The results indicate that the answer to 1. is definitively yes. The metric used by 0xB10C/2025-03-prefill-compactblocks of prefilling the transactions we were missing from our mempool when performing block reconstruction resulted in an observed reconstruction rate of 98.25% for a node receiving prefilled CMPCTBLOCK announcements when both the prefilling node and the prefill-receiving node are running similar builds of Bitcoin Core, compared to the observed reconstruction rate on a node not receiving prefilled blocks of of 61.81%. Some of those prefills, as pointed out by @Crypt-iQ and @gmaxwell above, exceeded the TCP window, and likely resulted in an additional round-trip, negating the benefit of prefilling. But, in my measurements, 85.78% of the prefills would have fit in the partially occupied TCP window a prefilling node sent the CMPCTBLOCK
’s in. Projecting out, these measurements indicate that if all Bitcoin Core nodes had been prefilling during the period which I measured data, the reconstruction rate would have been 93.07% and we can likely do better taking advantage of the fact, pointed out by @andrewtoth above that similar peers will likely have similar vExtraTxn
.
I think the following improvements should be made to 0xB10C/2025-03-prefill-compactblocks:
Definitely:
- Only prefill up to the next TCP window boundary.
- Always insert candidates from
vExtraTxn
last.
Maybe:
- Within DoS limits (maybe a limit of 4 MiB per valid header), temporarily store a per-block cache of prefilled transactions you hear about, increasing the chances that you successfully reconstruct without having to wait for an RTT.
- If the send window can’t fit all of the prefill candidates, prefill a random selection of candidates, always prefilling transactions not in
vExtraTxn
first.
Future investigations should:
- Use prefill-receiving nodes to measure the amount of duplicate / redundant data in the prefill.
- Use two peers with stable and high (maybe artificial?) latencies to easily estimate the number of round-trips that messages take to pass between them, there is also probably external tooling that can measure this.
- Measure / reason about effects of prefilling at a distance of more than one hop.
- Measure data about the
GETBLOCKTXN
messages that a prefilling node receives from random peers.
Latency and Bandwidth
Feel free to skip the math in this section or to skip reading this section entirely.

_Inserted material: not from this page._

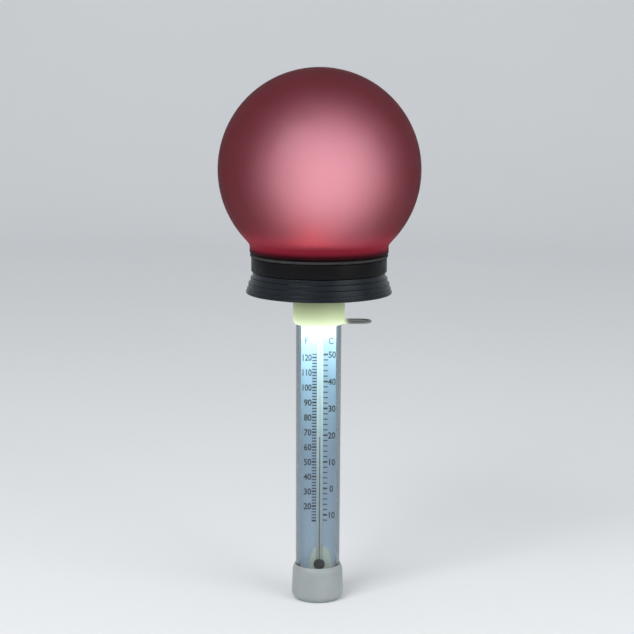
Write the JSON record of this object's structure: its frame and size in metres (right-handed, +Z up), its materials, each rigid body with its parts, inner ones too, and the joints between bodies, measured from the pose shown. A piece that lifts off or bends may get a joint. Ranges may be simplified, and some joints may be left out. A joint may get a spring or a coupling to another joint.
{
  "type": "floating pool thermometer",
  "caption": "Upright floating pool thermometer: light-up ball float on a stepped base, clear tube with a scale card and glass stem, weighted foot cap and a tether tab.",
  "frame": {"origin": "centre of the bottom cap's flat base", "axes": "+Z up along the tube towards the globe; the scale card faces -Y; the tether tab points to +X"},
  "size_m": [0.112, 0.112, 0.2995],
  "materials": {
    "globe_plastic": "translucent, softly glossy, lit from inside",
    "collar_plastic": "black, fine matt moulding",
    "base_plastic": "dark navy, satin",
    "top_cap_plastic": "cream, translucent, satin",
    "bottom_cap_plastic": "light grey, satin",
    "clear_plastic": "clear, glossy",
    "clear_glass": "clear, polished",
    "card_plastic": "blue-grey card with a printed scale",
    "red_spirit": "dyed liquid",
    "seat_silicone": "translucent yellowish sealant",
    "black_rubber": "matt",
    "white_plastic": "white, satin",
    "steel": "plated",
    "board_laminate": "green laminate with tracks",
    "cell_wrap": "plain wrapped cell",
    "lamp_red": "clear red lamp body",
    "lamp_green": "clear green lamp body",
    "lamp_blue": "clear blue lamp body",
    "lamp_white": "clear lamp body, lit white",
    "wire_red": "insulated lead",
    "wire_black": "insulated lead"
  },
  "bodies": {
    "root": {"bottom_cap": "bottom_cap_plastic", "bottom_seal": "black_rubber", "ballast_weight": "steel", "clear_tube": "clear_plastic", "stem_holder": "clear_plastic", "scale_card": "card_plastic", "glass_stem": "clear_glass", "bulb_seat": "seat_silicone", "spirit_pool": "red_spirit", "spirit_thread": "red_spirit", "top_cap": "top_cap_plastic", "tube_seal": "black_rubber", "cap_gasket": "black_rubber", "tube_nut": "collar_plastic", "light_lens": "clear_plastic", "downlight_led": "lamp_white", "downlight_board": "board_laminate", "lead_wire_red": "wire_red", "lead_wire_black": "wire_black", "base_shell": "base_plastic", "threaded_collar": "collar_plastic", "battery_tray": "white_plastic", "tact_switch": "collar_plastic", "control_board": "board_laminate", "control_chip": "collar_plastic", "cover_gasket": "black_rubber", "battery_1": "cell_wrap", "cell_spring_1": "steel", "cell_contact_1": "steel", "battery_2": "cell_wrap", "cell_spring_2": "steel", "cell_contact_2": "steel", "battery_3": "cell_wrap", "cell_spring_3": "steel", "cell_contact_3": "steel", "base_screw_1": "steel", "base_screw_2": "steel", "base_screw_3": "steel", "base_screw_4": "steel", "tray_screw_1": "steel", "tray_screw_2": "steel"},
    "cover": {"battery_cover": "white_plastic", "led_board": "board_laminate", "led_red": "lamp_red", "led_green": "lamp_green", "led_blue": "lamp_blue", "cover_screw_1": "steel", "cover_screw_2": "steel", "cover_screw_3": "steel", "cover_screw_4": "steel"},
    "button": {"power_button": "black_rubber"},
    "globe_turning": {"globe_seal": "black_rubber"},
    "globe_body": {"globe": "globe_plastic"},
    "reading": {"spirit_meniscus": "red_spirit"}
  },
  "joints": [
    {"name": "cover_lift", "type": "slide", "parent": "root", "child": "cover", "axis": [0, 0, 1], "range_m": [0, 0.025]},
    {"name": "button_press", "type": "slide", "parent": "root", "child": "button", "axis": [0, 0, 1], "range_m": [0, 0.001], "stiffness_N_per_m": 300, "springref_m": -0.001},
    {"name": "globe_turn", "type": "hinge", "parent": "root", "child": "globe_turning", "pos_m": [0, 0, 0.1977], "axis": [0, 0, 1], "range_deg": [0, 810]},
    {"name": "globe_lift", "type": "slide", "parent": "globe_turning", "child": "globe_body", "axis": [0, 0, 1], "range_m": [0, 0.0091]},
    {"name": "spirit_reading", "type": "slide", "parent": "root", "child": "reading", "axis": [0, 0, 1], "range_m": [-0.0497, 0.0463], "deforming": ["spirit_thread"]}
  ],
  "couplings": [
    {"joint": "globe_lift", "follows": "globe_turn", "m_per_rad": 0.00063662}
  ]
}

Taking a simplified view, the latency for a receiver to hear an unsolicited message (the scenario we care about in block relay) consists of
transmission delay plus propagation delay:
\text{Latency} \approx \frac{\text{Data}}{\text{Bandwidth}} + \sim{\frac{1}{2}} * \text{Round-trip time}
Any time compact block reconstruction fails because the receiver was missing transactions, an additional round-trip-time (RTT) of requesting missing transactions and receiving them (GETBLOCKTXN->BLOCKTXN
) must be paid in order to complete reconstruction, but at this point the amount of data that needs to be transmitted for reconstruction to succeed does not change. Where f is the probability for a block to fail reconstruction:
\text{Latency} \approx \frac{\text{Data}}{\text{Bandwidth}} + \sim{\frac{1}{2}}\text{RTT} + f * \text{RTT}
If we had perfect information about the transactions our peer will be missing, we should always send these along with the block announcements since we will pay basically the same transmission delay, minus the unnecessary round-trip. If we don’t have perfect information, then the worst we can do is send transactions which our peer already knew about, while not sending them transactions they didn’t know about, incurring the RTT anyways, plus the transmission time of the redundant data. Let’s say we send p extra prefill bytes, with each byte having a probability n of being redundant and prefilling p bytes gets us a reconstruction failure probability of f_{p}, then:
\text{Latency}_\text{Prefilling} \approx \frac{\text{Data}}{\text{Bandwidth}} + \frac{p * n}{\text{Bandwidth}} + \sim{\frac{1}{2}}\text{RTT} + f_p * \text{RTT}
Criterion for deciding if prefilling is advantageous
In order for prefilling latency to be better than or equal to no-prefilling latency, the following inequality must be satisfied:
\frac{p * n}{\text{Bandwidth}*\text{RTT}} \leq f_0 - f_p
Derivation
If latency while prefilling is less than or equal to latency without prefilling, where b is bandwidth, r is the RTT, d is the size of the CMPCTBLOCK without prefill, p is the size of the prefill, and f_p is the reconstruction failure rate at a given prefill size p:
\frac{d}{b} + \frac{pn}{b} + \frac{1}{2}r + {f_p}{r} \leq \frac{d}{b} + \frac{1}{2}r + {f_0}{r}
Subtracting the common terms \frac{d}{b} and \frac{1}{2}r from both sides:
\frac{pn}{b} + {f_p}{r} \leq {f_0}{r}
Subtracting {f_p}{r} from both sides:
\frac{pn}{b} \leq {f_0}{r} - {f_p}{r}
Dividing both sides by r:
\frac{pn}{{b} {r}} \leq {f_0} - {f_p}
If we plug in some example values, prefilling 10KiB with a bandwidth of 5 MiB/s and an RTT of 50ms (.050s) and use a worst case n of 1
\frac{10\text{KiB}*1}{5 \text{MiB/s} * 0.050\text{s}} = 0.039
In this case, if prefilling improves reconstruction rates by at least 3.9% it is definitely better than not prefilling.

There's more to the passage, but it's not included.